_Recorded information_
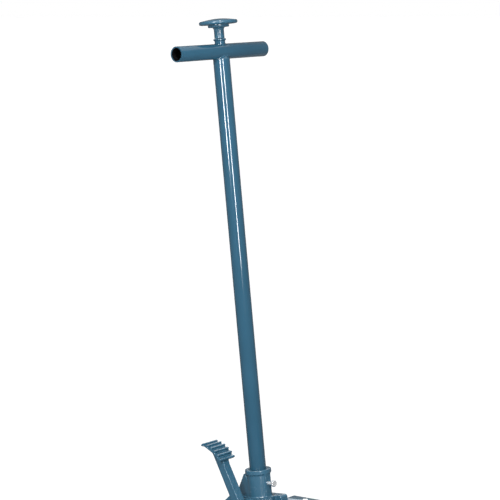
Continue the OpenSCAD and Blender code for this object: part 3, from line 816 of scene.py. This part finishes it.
def build_pivot_nuts():
    """A large nut and washer on each end of the lift arm's pivot shaft."""
    bm = bmesh.new()
    washer_out = PLATE_OUT + 2
    washer = [(12.1, PLATE_OUT), (21, PLATE_OUT), (21, washer_out), (12.1, washer_out)]
    for side in (-1, 1):
        place = outward(*ahead_and_up(PIVOT), side)
        add_lathe(bm, place, softened(washer, 0.5), 64)
        add_hexagon(bm, place, washer_out, washer_out + 10, 32.8, 12.1)
    new_piece("pivot_nut_skins", mesh_from_bmesh(bm, "pivot_nut_skins"), "chassis", "zinc_steel",
              ["pivot_nuts"], 25)


def build_rod_studs():
    """The radius rods' rear studs, with a nut outside each plate."""
    bm = bmesh.new()
    x, z = ahead_and_up(PIVOT)
    stud = [(0, 46.5), (9, 46.5), (9, 49), (6, 49), (6, PLATE_OUT + 2), (0, PLATE_OUT + 2)]
    for side in (-1, 1):
        place = outward(x - ROD_BACK, z + ROD_RISE, side)
        add_lathe(bm, place, softened(stud, 0.4), 40)
        add_hexagon(bm, place, PLATE_OUT, PLATE_OUT + 8, 17.2)
    new_piece("rod_stud_skins", mesh_from_bmesh(bm, "rod_stud_skins"), "chassis", "zinc_steel",
              ["rod_studs"], 25)


def build_caster_bolts():
    """Four bolts on each caster plate: the nut on top, the head underneath."""
    bm = bmesh.new()
    shank = [(0, CASTER_TOP - 4), (4, CASTER_TOP - 4), (4, WING_Z + 13), (0, WING_Z + 13)]
    for side in (-1, 1):
        for dx in (-28, 28):
            for dy in (-22, 22):
                spot = from_axle(CASTER_X + dx, side * (CASTER_Y + dy), 0)
                place = place_at(spot, UP, FORWARD)
                add_lathe(bm, place, softened(shank, 0.8), 24)
                add_hexagon(bm, place, WING_Z + 6, WING_Z + 12.5, 12.9)
                under = place_at(spot, -UP, FORWARD)
                add_hexagon(bm, under, -CASTER_TOP, -CASTER_TOP + 5, 12.0)
    new_piece("caster_bolt_skins", mesh_from_bmesh(bm, "caster_bolt_skins"), "chassis", "zinc_steel",
              ["caster_bolts"], 25)


def build_glands():
    """Hexagon glands on the block's rear face, round the two plungers and the valve pin."""
    bm = bmesh.new()
    for y, z, length, flats, bore in ((0, PUMP_Z, 12, 27.6, 8.05),
                                      (PEDAL_Y, QUICK_Z, 12, 22.4, 6.05),
                                      (0, VALVE_Z, 9, 17.2, 4.05)):
        place = place_at(from_axle(BLOCK_X0, y, z), -FORWARD, UP)
        round_r = flats / 2 / math.cos(math.radians(30)) * 0.8
        collar = length * 0.4
        outline = [(bore, 0), (round_r, 0), (round_r, collar), (bore, collar)]
        add_lathe(bm, place, softened(outline, 0.3), 48)
        add_hexagon(bm, place, collar, length, flats, bore)
    mesh = mesh_from_bmesh(bm, "gland_skins")
    new_piece("gland_skins", mesh, "chassis", "zinc_steel", ["pump_glands"], 25)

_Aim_
Exactly reproduce every line of the data above.

_Solution_
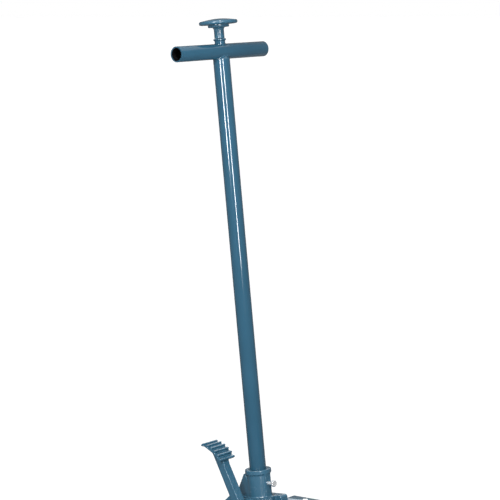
Continue the OpenSCAD and Blender code for this object: part 3, from line 816 of scene.py. This part finishes it.
def build_pivot_nuts():
    """A large nut and washer on each end of the lift arm's pivot shaft."""
    bm = bmesh.new()
    washer_out = PLATE_OUT + 2
    washer = [(12.1, PLATE_OUT), (21, PLATE_OUT), (21, washer_out), (12.1, washer_out)]
    for side in (-1, 1):
        place = outward(*ahead_and_up(PIVOT), side)
        add_lathe(bm, place, softened(washer, 0.5), 64)
        add_hexagon(bm, place, washer_out, washer_out + 10, 32.8, 12.1)
    new_piece("pivot_nut_skins", mesh_from_bmesh(bm, "pivot_nut_skins"), "chassis", "zinc_steel",
              ["pivot_nuts"], 25)


def build_rod_studs():
    """The radius rods' rear studs, with a nut outside each plate."""
    bm = bmesh.new()
    x, z = ahead_and_up(PIVOT)
    stud = [(0, 46.5), (9, 46.5), (9, 49), (6, 49), (6, PLATE_OUT + 2), (0, PLATE_OUT + 2)]
    for side in (-1, 1):
        place = outward(x - ROD_BACK, z + ROD_RISE, side)
        add_lathe(bm, place, softened(stud, 0.4), 40)
        add_hexagon(bm, place, PLATE_OUT, PLATE_OUT + 8, 17.2)
    new_piece("rod_stud_skins", mesh_from_bmesh(bm, "rod_stud_skins"), "chassis", "zinc_steel",
              ["rod_studs"], 25)


def build_caster_bolts():
    """Four bolts on each caster plate: the nut on top, the head underneath."""
    bm = bmesh.new()
    shank = [(0, CASTER_TOP - 4), (4, CASTER_TOP - 4), (4, WING_Z + 13), (0, WING_Z + 13)]
    for side in (-1, 1):
        for dx in (-28, 28):
            for dy in (-22, 22):
                spot = from_axle(CASTER_X + dx, side * (CASTER_Y + dy), 0)
                place = place_at(spot, UP, FORWARD)
                add_lathe(bm, place, softened(shank, 0.8), 24)
                add_hexagon(bm, place, WING_Z + 6, WING_Z + 12.5, 12.9)
                under = place_at(spot, -UP, FORWARD)
                add_hexagon(bm, under, -CASTER_TOP, -CASTER_TOP + 5, 12.0)
    new_piece("caster_bolt_skins", mesh_from_bmesh(bm, "caster_bolt_skins"), "chassis", "zinc_steel",
              ["caster_bolts"], 25)


def build_glands():
    """Hexagon glands on the block's rear face, round the two plungers and the valve pin."""
    bm = bmesh.new()
    for y, z, length, flats, bore in ((0, PUMP_Z, 12, 27.6, 8.05),
                                      (PEDAL_Y, QUICK_Z, 12, 22.4, 6.05),
                                      (0, VALVE_Z, 9, 17.2, 4.05)):
        place = place_at(from_axle(BLOCK_X0, y, z), -FORWARD, UP)
        round_r = flats / 2 / math.cos(math.radians(30)) * 0.8
        collar = length * 0.4
        outline = [(bore, 0), (round_r, 0), (round_r, collar), (bore, collar)]
        add_lathe(bm, place, softened(outline, 0.3), 48)
        add_hexagon(bm, place, collar, length, flats, bore)
    mesh = mesh_from_bmesh(bm, "gland_skins")
    new_piece("gland_skins", mesh, "chassis", "zinc_steel", ["pump_glands"], 25)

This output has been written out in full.